As such it’s very much an actor’s piece by McConaughey, stepping further still away from his leaning-against-things-in-romantic-comedies era. He gets to play a lovable rogue with cigarette firmly planted between his teeth, fake paunch and a balding headpiece that all looks very little like McConaughey himself but exudes the same honeyed, silver-tongued charm we associate with him as a person , not just an actor.

He’s also part of a well-constructed production design. All sweaty and stressed and with cigarette ash flaking across his cheap sports jackets and colourful polos, the late 80s setting is likewise bought to life in the fashions, cars, colour palette and more.

McConaughey plays Kenny Wells, a man who inherits a successful mining company that falls on harder and harder economic times until he sees a big strike he feels like he has to follow in, of all places, a dream. He stakes everything on the company to travel to deepest, darkest Indonesia, team up with successful local prospector Michael Acosta (Edgar Ramirez) and search for the vein of gold he’s convinced fills the ground under the dense jungle in a river valley.
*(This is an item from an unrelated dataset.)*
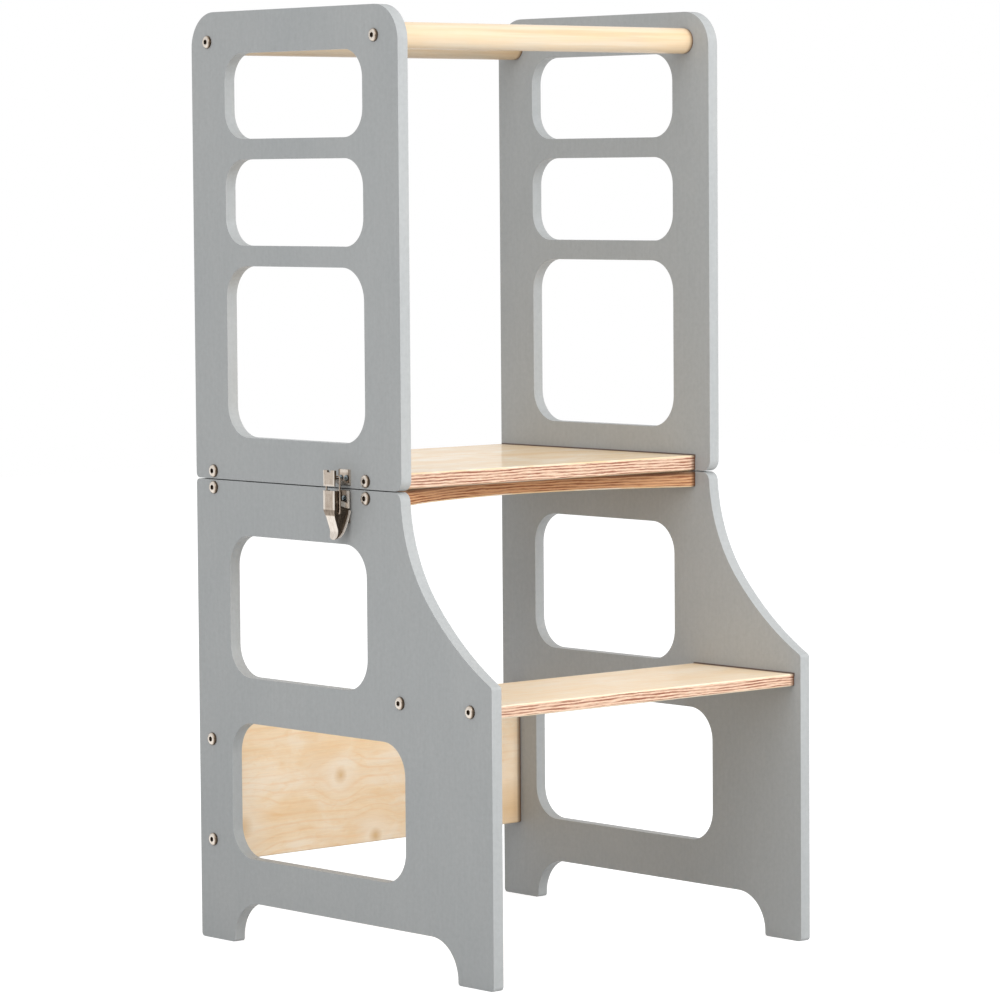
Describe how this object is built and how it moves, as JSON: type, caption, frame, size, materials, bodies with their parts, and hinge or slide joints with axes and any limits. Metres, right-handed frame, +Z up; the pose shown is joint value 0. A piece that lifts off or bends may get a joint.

Most of the first half deals with the aftermath and administration of Kenny and Michael finding and extracting the gold, then the financial orgy of investor action that ensues, seeing them drive by limo to attend high powered meetings with New York power brokers, accept industry awards and live large.

From there it leads into a couple of different strands. Part of the story is a fable about how money so often costs the souls of those who come by it – even as he and his sweet, down-home and devoted girlfriend Kay (Bryce Dallas Howard) enjoy the good life it drives fault lines through their relationship.

And there’s the final big twist that seems to be a comment on how power and greed can blind us all to the realities in the world. There’s a parallel in the 2008 global financial crash, when bankers and investors were enjoying such historic returns and the system was swimming with so much cheap money everyone ignored the house of cards it was all built on.

Other than that, McConaughey has the charisma to keep you interested in what seems to be a strange choice of story for a Hollywood movie.